What you will do: Repeat everything in the material exactly.

Data block:
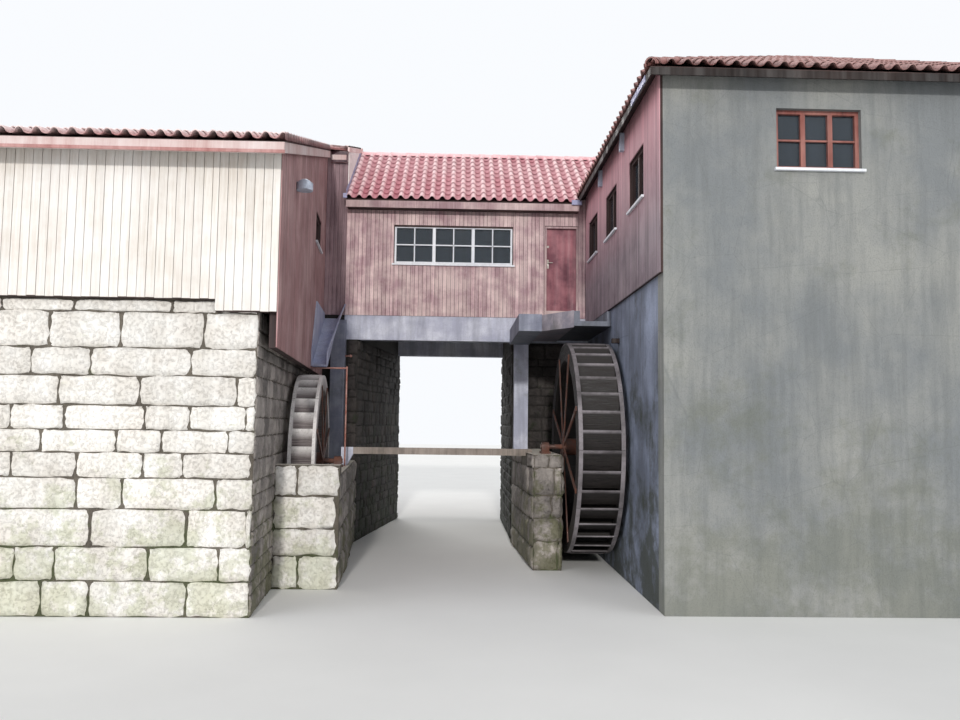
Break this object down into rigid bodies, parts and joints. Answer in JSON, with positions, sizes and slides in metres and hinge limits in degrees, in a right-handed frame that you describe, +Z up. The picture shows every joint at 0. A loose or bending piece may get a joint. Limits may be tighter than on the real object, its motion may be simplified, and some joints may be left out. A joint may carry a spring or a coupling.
{
  "type": "watermill",
  "caption": "Timber-clad watermill bridging a stream between two wings, with overshot bucket wheels fed by a launder and a flume.",
  "frame": {"origin": "on the ground plane, below the middle of the building's overall plan rectangle", "axes": "+X to the right along the bridge block's front wall, +Y away from the viewer against the stream's flow, +Z up"},
  "size_m": [18.315, 13.5, 10.3287],
  "materials": {
    "boards": "weathered vertical boards",
    "wheel_wood": "wet and weathered boards",
    "trim": "faded red-brown paint on wood",
    "white_paint": "white paint on wood",
    "door_paint": "dark oxblood paint on wood",
    "stone": "rubble stone with moss",
    "plaster": "stained render on stone",
    "concrete": "cast concrete",
    "tiles": "clay roof tiles with lichen",
    "iron": "rusty",
    "lamp_paint": "pale paint",
    "glass": "clear"
  },
  "bodies": {
    "root": {"bridge_back_wall": "boards", "bridge_beams": "concrete", "bridge_fascia": "trim", "bridge_floor": "concrete", "bridge_front_wall": "boards", "bridge_roof": "tiles", "bridge_wall_beside_door": "boards", "bridge_wall_over_door": "boards", "bridge_window_frames": "white_paint", "cantilever_beam": "concrete", "door_frame": "trim", "door_hinges": "iron", "flume_rods": "iron", "lamps": "lamp_paint", "landing_slab": "concrete", "left_abutment": "stone", "left_fascia": "trim", "left_floor": "concrete", "left_flume": "wheel_wood", "left_front_base_wall": "stone", "left_front_board_wall": "boards", "left_pier": "stone", "left_post": "concrete", "left_rear_base_walls": "stone", "left_rear_board_walls": "boards", "left_return_wall": "boards", "left_roof": "tiles", "left_side_base_wall": "stone", "left_side_board_wall": "boards", "right_abutment": "stone", "right_back_wall": "plaster", "right_end_wall": "plaster", "right_fascia": "trim", "right_floor": "concrete", "right_front_wall": "plaster", "right_launder": "concrete", "right_party_wall": "boards", "right_pier": "stone", "right_post": "concrete", "right_roof": "tiles", "right_side_base_wall": "stone", "right_side_board_wall": "boards", "stream_beam": "wheel_wood", "stream_beam_pad": "concrete", "wheel_bearings": "iron", "window_glass": "glass", "window_sills": "white_paint", "wing_window_frames": "trim"},
    "door": {"door_leaf": "door_paint", "door_handle": "iron"},
    "right_wheel": {"right_wheel_buckets": "wheel_wood", "right_wheel_rims": "wheel_wood", "right_wheel_sole": "wheel_wood", "right_wheel_spider": "iron"},
    "left_wheel": {"left_wheel_buckets": "wheel_wood", "left_wheel_rims": "wheel_wood", "left_wheel_sole": "wheel_wood", "left_wheel_spider": "iron"}
  },
  "joints": [
    {"name": "door_swing", "type": "hinge", "parent": "root", "child": "door", "pos_m": [1.6075, 1.582, 5.595], "axis": [0, 0, -1], "range_deg": [0, 90]},
    {"name": "right_wheel_turn", "type": "hinge", "parent": "root", "child": "right_wheel", "pos_m": [1.3575, -1.45, 2.385], "axis": [1, 0, 0], "continuous": true},
    {"name": "left_wheel_turn", "type": "hinge", "parent": "root", "child": "left_wheel", "pos_m": [-4.2145, -1.65, 2.05], "axis": [0.9971, 0.0758, 0], "continuous": true}
  ]
}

Correct output:
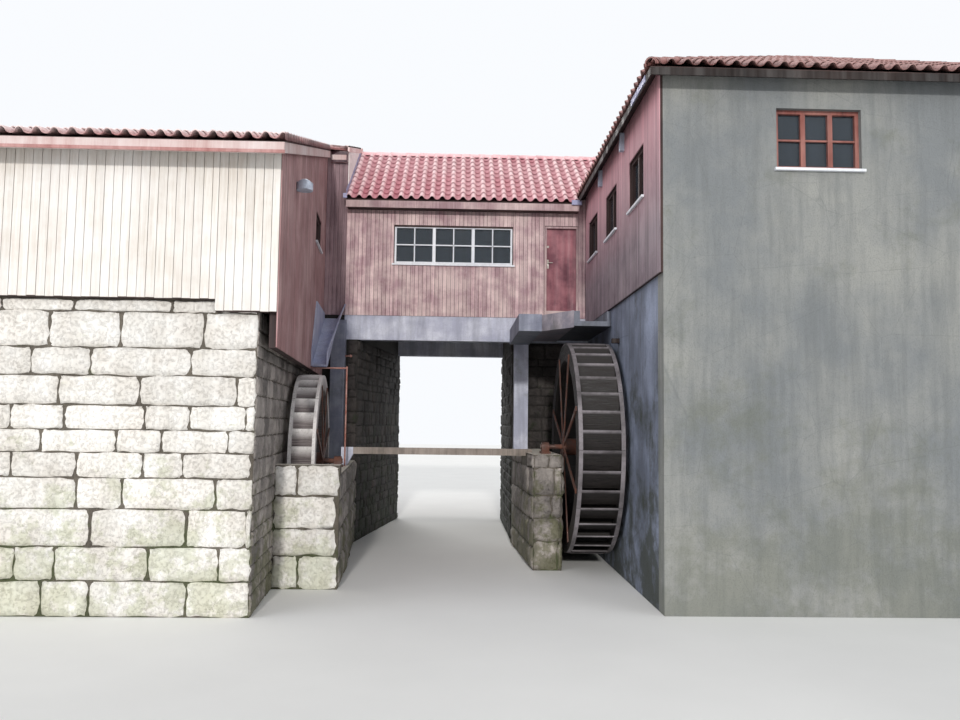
Break this object down into rigid bodies, parts and joints. Answer in JSON, with positions, sizes and slides in metres and hinge limits in degrees, in a right-handed frame that you describe, +Z up. The picture shows every joint at 0. A loose or bending piece may get a joint. Limits may be tighter than on the real object, its motion may be simplified, and some joints may be left out. A joint may carry a spring or a coupling.
{
  "type": "watermill",
  "caption": "Timber-clad watermill bridging a stream between two wings, with overshot bucket wheels fed by a launder and a flume.",
  "frame": {"origin": "on the ground plane, below the middle of the building's overall plan rectangle", "axes": "+X to the right along the bridge block's front wall, +Y away from the viewer against the stream's flow, +Z up"},
  "size_m": [18.315, 13.5, 10.3287],
  "materials": {
    "boards": "weathered vertical boards",
    "wheel_wood": "wet and weathered boards",
    "trim": "faded red-brown paint on wood",
    "white_paint": "white paint on wood",
    "door_paint": "dark oxblood paint on wood",
    "stone": "rubble stone with moss",
    "plaster": "stained render on stone",
    "concrete": "cast concrete",
    "tiles": "clay roof tiles with lichen",
    "iron": "rusty",
    "lamp_paint": "pale paint",
    "glass": "clear"
  },
  "bodies": {
    "root": {"bridge_back_wall": "boards", "bridge_beams": "concrete", "bridge_fascia": "trim", "bridge_floor": "concrete", "bridge_front_wall": "boards", "bridge_roof": "tiles", "bridge_wall_beside_door": "boards", "bridge_wall_over_door": "boards", "bridge_window_frames": "white_paint", "cantilever_beam": "concrete", "door_frame": "trim", "door_hinges": "iron", "flume_rods": "iron", "lamps": "lamp_paint", "landing_slab": "concrete", "left_abutment": "stone", "left_fascia": "trim", "left_floor": "concrete", "left_flume": "wheel_wood", "left_front_base_wall": "stone", "left_front_board_wall": "boards", "left_pier": "stone", "left_post": "concrete", "left_rear_base_walls": "stone", "left_rear_board_walls": "boards", "left_return_wall": "boards", "left_roof": "tiles", "left_side_base_wall": "stone", "left_side_board_wall": "boards", "right_abutment": "stone", "right_back_wall": "plaster", "right_end_wall": "plaster", "right_fascia": "trim", "right_floor": "concrete", "right_front_wall": "plaster", "right_launder": "concrete", "right_party_wall": "boards", "right_pier": "stone", "right_post": "concrete", "right_roof": "tiles", "right_side_base_wall": "stone", "right_side_board_wall": "boards", "stream_beam": "wheel_wood", "stream_beam_pad": "concrete", "wheel_bearings": "iron", "window_glass": "glass", "window_sills": "white_paint", "wing_window_frames": "trim"},
    "door": {"door_leaf": "door_paint", "door_handle": "iron"},
    "right_wheel": {"right_wheel_buckets": "wheel_wood", "right_wheel_rims": "wheel_wood", "right_wheel_sole": "wheel_wood", "right_wheel_spider": "iron"},
    "left_wheel": {"left_wheel_buckets": "wheel_wood", "left_wheel_rims": "wheel_wood", "left_wheel_sole": "wheel_wood", "left_wheel_spider": "iron"}
  },
  "joints": [
    {"name": "door_swing", "type": "hinge", "parent": "root", "child": "door", "pos_m": [1.6075, 1.582, 5.595], "axis": [0, 0, -1], "range_deg": [0, 90]},
    {"name": "right_wheel_turn", "type": "hinge", "parent": "root", "child": "right_wheel", "pos_m": [1.3575, -1.45, 2.385], "axis": [1, 0, 0], "continuous": true},
    {"name": "left_wheel_turn", "type": "hinge", "parent": "root", "child": "left_wheel", "pos_m": [-4.2145, -1.65, 2.05], "axis": [0.9971, 0.0758, 0], "continuous": true}
  ]
}